The Montessori Method

Montessori is an educational pedagogy that focuses on the individual child and his needs. The concepts behind the pedagogy were consolidated by Dr. Maria Montessori in the beginning of the 20th century. Her concepts in regards to teaching children based on their needs and personal interest lead to the Montessori educational method of today.
The Montessori approach to education requires that children are placed in a well-planned and structured environment which will meet their individual educational and cultural needs. The children are free to follow their own interests within this planned environment, rather than being forced to learn something that is inappropriate to their developmental stage. The result is that children develop in a natural way and are highly motivated. They develop good discipline and master basic skills, and in many cases earlier than in a more traditional system of education.
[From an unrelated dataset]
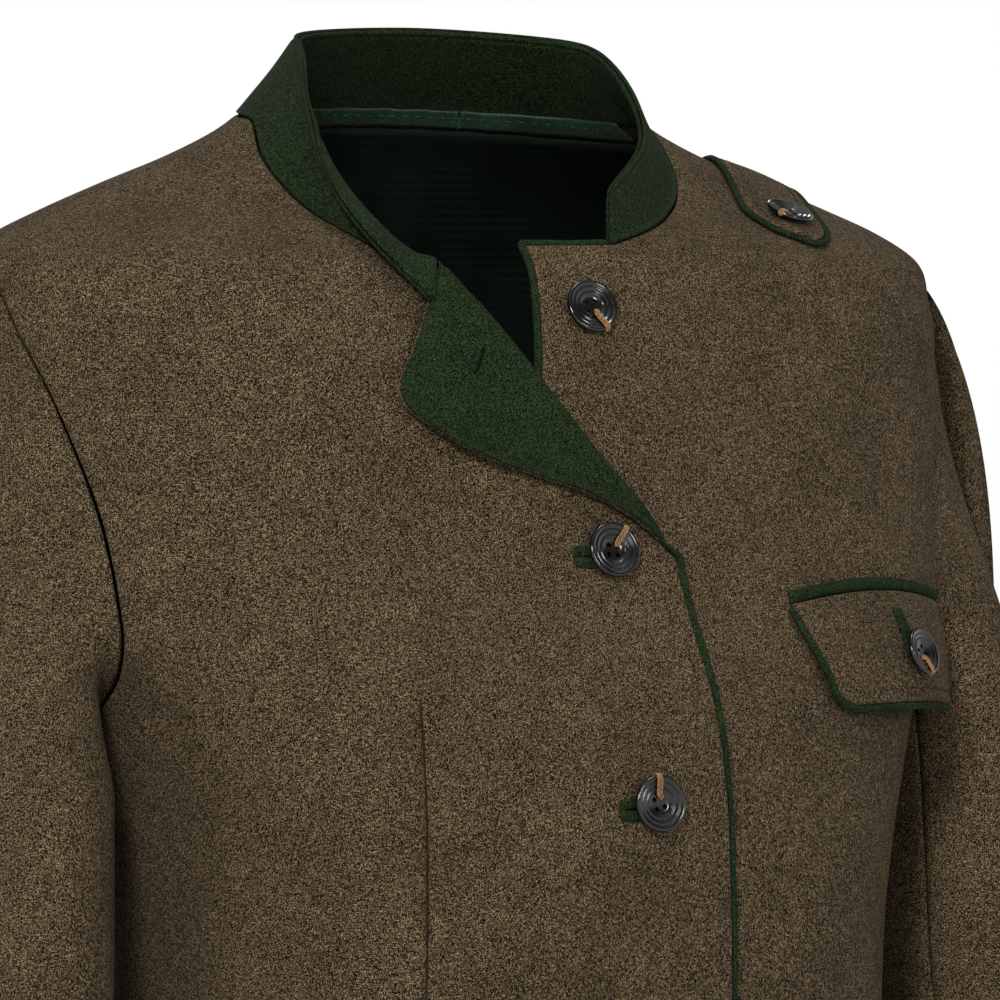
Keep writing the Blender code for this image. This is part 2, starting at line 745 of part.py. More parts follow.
def shoulder_place(x, y):
    """The place on the top of the torso at a plan position, found by halving."""
    low, high = np.full(np.shape(x), -150.0), np.full(np.shape(x), 6.0)
    forward = RING_CENTRE_Y - y
    for _ in range(40):
        z = (low + high) / 2
        width, power = smooth_column(RINGS, 1, z), smooth_column(RINGS, 4, z)
        depth = np.where(forward > 0, smooth_column(RINGS, 2, z), smooth_column(RINGS, 3, z))
        outside = np.abs(x / width) ** power + np.abs(forward / depth) ** power > 1
        high = np.where(outside, z, high)
        low = np.where(outside, low, z)
    return np.stack([np.arctan2(x, forward), z], axis=-1)


def tab_places(along, across):
    """Places of the epaulette: along 0 to 1 from its root to its tip, across -1 to 1."""
    root, tip = np.array(TAB_ROOT, float), np.array(TAB_TIP, float)
    aside = unit(np.array([root[1] - tip[1], tip[0] - root[0]]))
    into = np.clip((along - TAB_SQUARE) / (1.02 - TAB_SQUARE), 0, 1)
    half = TAB_HALF_WIDTH * np.sqrt(1 - into**2)
    plan = root + (tip - root) * along[..., None] + aside * (half * across)[..., None]
    return shoulder_place(plan[..., 0], plan[..., 1])


def epaulette(collection):
    """The tab over the wearer's left shoulder, pointing to the front, with its piping."""
    along, across = np.meshgrid(TAB_ROWS, np.linspace(-1, 1, 7), indexing="ij")
    places = tab_places(along, across)
    cloth("epaulette", [wall(places, LAID_GAP + CLOTH, CLOTH)], loden(), collection)
    rim = joined(places[:, 0], places[-1], places[::-1, -1])
    normal = torso_normal(rim)
    middle = torso(rim) + normal * (LAID_GAP + CLOTH / 2)
    edge_piping("epaulette_piping", middle, normal, -PIPING_RADIUS - PIPING_GAP, collection)


def neck_inside(name, first, last, flare, drop, height, lift, thickness, rows, surface, collection):
    """A strip inside the back, from a drop below the neck seam; angles in degrees from back."""
    share = np.linspace(1, 0, rows + 1)[:, None]
    turn = np.radians(np.linspace(first, last, max(3, int(abs(last - first) / 9)) + 1))
    turn = turn * (1 + flare * smooth_step(1 - share / FLARE_SHARE))
    neck = NECK_POINT_Z + (BACK_NECK_Z - NECK_POINT_Z) * np.cos(turn)
    places = np.stack([math.pi + turn, neck - drop - share * height], axis=-1)
    return cloth(name, [wall(places, lift, thickness)], surface, collection)


def inside_of_back(collection):
    lift = -CLOTH - TAPE_GAP
    tape = (TAPE_DROP, TAPE_WIDTH, lift, TAPE, 1, satin_tape(), collection)
    neck_inside("neck_tape_left", -84, TAPE_JOIN, 0, *tape)
    neck_inside("neck_tape_right", TAPE_JOIN + 0.4, 84, 0, *tape)
    drop = TAPE_DROP + TAPE_WIDTH + SEAM_GAP
    lining = (drop, LINING_LENGTH, -CLOTH - LINING_GAP, LINING, 9, dark_lining(), collection)
    neck_inside("back_lining", -LINING_TURN, LINING_TURN, LINING_FLARE, *lining)


def facing_matrix(point, normal, level):
    """A frame at a point with its Z along a normal and its X as near as can be to a direction."""
    z = Vector(normal)
    y = z.cross(Vector(level)).normalized()
    turn = Matrix((y.cross(z), y, z)).transposed().to_4x4()
    return Matrix.Translation(Vector(point) * MM) @ turn


def hole_cutter(name, radius, place, hidden):
    """Four round holes about a button's centre as one cutter."""
    body = bmesh.new()
    for turn in range(4):
        angle = math.radians(45 + 90 * turn)
        centre = Vector((math.cos(angle), math.sin(angle), 0)) * HOLE_SPREAD * radius * MM
        bmesh.ops.create_cone(
            body, cap_ends=True, segments=8, depth=12 * MM,
            radius1=HOLE_RADIUS * MM, radius2=HOLE_RADIUS * MM, matrix=Matrix.Translation(centre),
        )
    mesh = bpy.data.meshes.new(name)
    body.to_mesh(mesh)
    body.free()
    cutter = bpy.data.objects.new(name, mesh)
    cutter.matrix_world = place
    cutter.hide_render = True
    cutter.display_type = "WIRE"
    hidden.objects.link(cutter)
    return cutter


def button(name, point, normal, level, diameter, collection, hidden):
    """A turned horn button with a dished face, a raised rim and four holes."""
    radius = diameter / 2
    mesh = bpy.data.meshes.new(name)
    points = [(radius * share * MM, 0, height * MM) for share, height in BUTTON_PROFILE]
    mesh.from_pydata(points, [(i, i + 1) for i in range(len(points) - 1)], [])
    mesh.materials.append(horn())
    made = bpy.data.objects.new(name, mesh)
    collection.objects.link(made)
    made.matrix_world = facing_matrix(point, normal, level)
    screw = made.modifiers.new("turn", "SCREW")
    screw.steps = screw.render_steps = BUTTON_STEPS
    screw.use_merge_vertices = True
    screw.merge_threshold = 0.00001
    screw.use_smooth_shade = True
    screw.use_normal_calculate = True
    cut = made.modifiers.new("holes", "BOOLEAN")
    cut.operation = "DIFFERENCE"
    cut.solver = "EXACT"
    cut.object = hole_cutter(name + "_holes", radius, made.matrix_world, hidden)
    return made


def slit_lips(name, at, half_length, half_height, collection):
    """A bound buttonhole as one flat body: two lips that meet at a slit, joined at the ends.

    at(u, v) gives the outer points and normals over the buttonhole, in millimetres from its
    middle along the slit and across it.
    """
    across = [-half_length, SEAM_GAP - half_length + 1, 0, half_length - 1 - SEAM_GAP, half_length]
    patches = []
    for first, last, low, high in (
        (0, 4, -half_height, -SLIT / 2), (0, 4, SLIT / 2, half_height),
        (0, 1, -SLIT / 2, SLIT / 2), (3, 4, -SLIT / 2, SLIT / 2),
    ):
        u, v = np.meshgrid(across[first:last + 1], [low, high])
        outer, normal = at(u, v)
        patches.append((outer, outer - normal * LIP))
    return cloth(name, patches, green_felt(), collection)


def over_front(x, z, slope):
    """Points on the right front's buttonholes, laid level or on a slope about (x, z)."""
    def at(u, v):
        places = front_place(
            x + u * math.cos(slope) - v * math.sin(slope), z + u * math.sin(slope) + v * math.cos(slope)
        )
        normal = torso_normal(places)
        lift = right_front_lift(places) + LAID_GAP + LIP
        return torso(places) + normal * lift[..., None], normal
    return at


def front_buttons(collection, hidden):
    """Five buttons down the front; those below the first lie on bound buttonholes."""
    level = (1, 0, 0)
    for number, x in enumerate(BUTTON_X):
        z = FIRST_BUTTON_Z - number * BUTTON_PITCH
        place = front_place(x, z)
        normal = torso_normal(place)
        lift = LAID_GAP
        if number:
            lips = over_front(x - SLIT_BACK, z - SLIT_DROP, 0)
            slit_lips(f"buttonhole_{number + 1}", lips, SLIT_LENGTH / 2, SLIT_HEIGHT / 2, collection)
            lift = right_front_lift(place) + 2 * LAID_GAP + LIP
        point = torso(place) + normal * lift
        name = f"front_button_{number + 1}"
        button(name, point, normal, level, BUTTON_DIAMETER, collection, hidden)


def small_buttons(collection, hidden):
    place = tab_places(np.array(TAB_BUTTON), np.array(0.0))
    normal = torso_normal(place)
    point = torso(place) + normal * (2 * LAID_GAP + CLOTH)
    level = (1, 0, 0)
    button("epaulette_button", point, normal, level, SMALL_BUTTON_DIAMETER, collection, hidden)
    share, depth = (np.array([[value]]) for value in FLAP_BUTTON)
    normal = flap_normal(share, depth)[0]
    point = flap_surface(share, depth)[0] + normal * (2 * LAID_GAP + LIP)
    button("flap_button", point, normal, level, SMALL_BUTTON_DIAMETER, collection, hidden)


def flap_slit(collection):
    """The flap's buttonhole, up and down the flap under its button."""
    def at(u, v):
        share = (FLAP_SLIT[0] + v / FLAP_WIDTH)[..., None]
        depth = (FLAP_SLIT[1] - u / FLAP_DEPTH)[..., None]
        normal = flap_normal(share, depth)
        return flap_surface(share, depth) + normal * (LAID_GAP + LIP), normal
    slit_lips("flap_buttonhole", at, SLIT_LENGTH * 0.45, SLIT_HEIGHT * 0.35, collection)


def lapel_slit(collection):
    """The buttonhole on the turned corner, along its outer edge."""
    steps = np.linspace(0, 1, 3)
    middle = np.array(LAPEL_SLIT[0]) + (np.array(LAPEL_SLIT[1]) - np.array(LAPEL_SLIT[0])) * steps[:, None]
    aside = np.array([LAPEL_SLIT[1][1] - LAPEL_SLIT[0][1], LAPEL_SLIT[0][0] - LAPEL_SLIT[1][0]])
    aside = unit(aside.astype(float)) * SLIT
    spots = np.stack([middle + aside, middle - aside])
    places = front_place(spots[..., 0], spots[..., 1])
    lift = right_front_lift(front_place(*np.moveaxis(spots + LAPEL_SLIT_LIFT_FROM, -1, 0)))
    height = ROLL_RADIUS + ROLL_RADIUS + CLOTH + SEAM_GAP + FELT + LAID_GAP + TAPE
    cloth("lapel_buttonhole", [wall(places, lift + height, TAPE)], green_felt(), collection)


def main():
    for existing in list(bpy.data.objects):
        bpy.data.objects.remove(existing, do_unlink=True)
    jacket = bpy.data.collections.new("loden_jacket")
    bpy.context.scene.collection.children.link(jacket)
    front_right(jacket)
    front_left(jacket)
    back(1, "back_left", jacket)
    back(-1, "back_right", jacket)
    sleeves(jacket)
    collar(jacket)
    lapel_facing(jacket)
    front_pipings(jacket)
    pocket(jacket)
    epaulette(jacket)
    inside_of_back(jacket)
    hidden = bpy.data.collections.new("cutters")
    bpy.context.scene.collection.children.link(hidden)
    front_buttons(jacket, hidden)
    small_buttons(jacket, hidden)
    flap_slit(jacket)
    lapel_slit(jacket)


main()
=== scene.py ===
"""Looks of the loden jacket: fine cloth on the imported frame, trims, stitches, looks and light.

The frame's axes hold: +Z up, the front faces -Y, the wearer's right side is -X, the origin is the
middle of the neck. Lengths are in millimetres; MM turns them into Blender's metres.
"""

import math

import bmesh
import bpy
import numpy as np
from mathutils import Matrix, Vector


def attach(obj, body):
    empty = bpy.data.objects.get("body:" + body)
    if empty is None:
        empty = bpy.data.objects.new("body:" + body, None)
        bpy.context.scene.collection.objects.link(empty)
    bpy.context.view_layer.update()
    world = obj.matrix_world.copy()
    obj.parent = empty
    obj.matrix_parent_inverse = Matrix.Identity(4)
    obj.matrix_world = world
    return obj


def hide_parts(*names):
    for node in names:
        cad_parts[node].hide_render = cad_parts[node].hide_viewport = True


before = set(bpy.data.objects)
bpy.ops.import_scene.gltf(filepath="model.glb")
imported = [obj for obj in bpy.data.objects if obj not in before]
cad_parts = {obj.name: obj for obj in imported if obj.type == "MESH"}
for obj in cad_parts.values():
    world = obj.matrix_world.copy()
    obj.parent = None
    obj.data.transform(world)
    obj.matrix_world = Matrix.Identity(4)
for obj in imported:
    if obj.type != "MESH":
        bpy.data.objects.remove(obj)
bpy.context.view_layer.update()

MM = 0.001
SEAM_GAP = 0.3
CLOTH = 2.2
FELT = 1.6
LINING = 1.0

# Torso rings: rows of z, half width, depth before and behind the centre, roundness exponent.
RINGS = (
    (15, 78, 16, 58, 2.1),
    (6, 86, 27, 66, 2.0),
    (-8, 113, 40, 77, 2.0),
    (-18, 140, 50, 82, 2.0),
    (-28, 166, 63, 86, 2.0),
    (-37, 187, 82, 89, 2.0),
    (-46, 200, 92, 92, 2.2),
    (-65, 204, 102, 97, 2.4),
    (-100, 203, 112, 104, 2.4),
    (-137, 202, 118, 109, 2.45),
    (-173, 196, 129, 112, 2.6),
    (-210, 177, 146, 112, 2.7),
    (-250, 162, 155, 110, 2.75),
    (-292, 153, 158, 107, 2.8),
    (-335, 151, 158, 104, 2.8),
    (-400, 152, 159, 101, 2.7),
    (-480, 161, 157, 108, 2.6),
    (-585, 175, 156, 117, 2.5),
)
RING_CENTRE_Y = 8
HEM_Z = -585

# Openings and seams.
NECK_POINT_Z = 6
SHOULDER_POINT_Z = -43
UNDERARM_Z = -228
BACK_NECK_Z = 12.5
ARMHOLE_FRONT = math.radians(22.5)
ARMHOLE_BACK = math.radians(21)
ARMHOLE_STEPS = 240
LOOP_STEPS = 181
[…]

To bring about these results the teacher is trained in specific skills, the curriculum is carefully planned to reflect the children’s own culture and educational needs, the support materials for the curriculum are specifically Montessori and the outcomes for the children are unique.
There are three basic elements of the Montessori approach to education:
The Structured Environment
The Montessori Curriculum
The Montessori Teacher

The Structured Environment
This is referred to as the ‘Prepared Environment’ and by this is meant the physical appearance and the arrangement of the learning materials adhering to certain principles which focus on meeting the needs of the ‘whole child’. It is the teacher’s role to prepare and maintain this environment. These principles encompass:

 

  • Freedom of movement and freedom of choice for the children
  • Structure and order in the arrangement and sequence of the materials
  • An atmosphere that is attractive, warm and inviting
  • Materials that provide active learning experiences
  • Vertical grouping (in the age ranges 2½ to 6 years)
  • A closeness to nature and the natural world and activities and materials that reflect the reality of life, not fantasy

 

The Montessori Curriculum
There is a framework which specifies learning outcomes and the knowledge and skills to be learned. It is divided into the Montessori areas of learning:
  • Practical Life
  • Sensorial
  • Mathematics
  • Language and Literacy
  • Cultural Subjects (which include Geography, History, Natural Sciences, Experimental Sciences)
  •  Creative Subjects (Art and Craft, Music and Movement, Drama
The Montessori Teacher
Initially the Montessori teacher carefully observes the children in her class to ascertain the developmental needs of each individual child. Then comes the task of preparing the environment and the materials in it to meet the various needs of the individual children within the group. As the children begin to make free choices and interact and discover the materials, the teacher facilitates and guides their learning. There are some small group lessons when the teacher introduces new concepts and encourages the children to ask questions, investigate and discover new ideas.
​As a result, children who experience a Montessori education are highly motivated and learn to be independent, self-confident and self-disciplined. It makes education a source of pleasure for them - something to be sought and enjoyed. Each and all are given the opportunity to develop their own innate abilities to the full potential in an atmosphere where competition is irrelevant and non-existent. As a result they develop drive and a high level of achievement.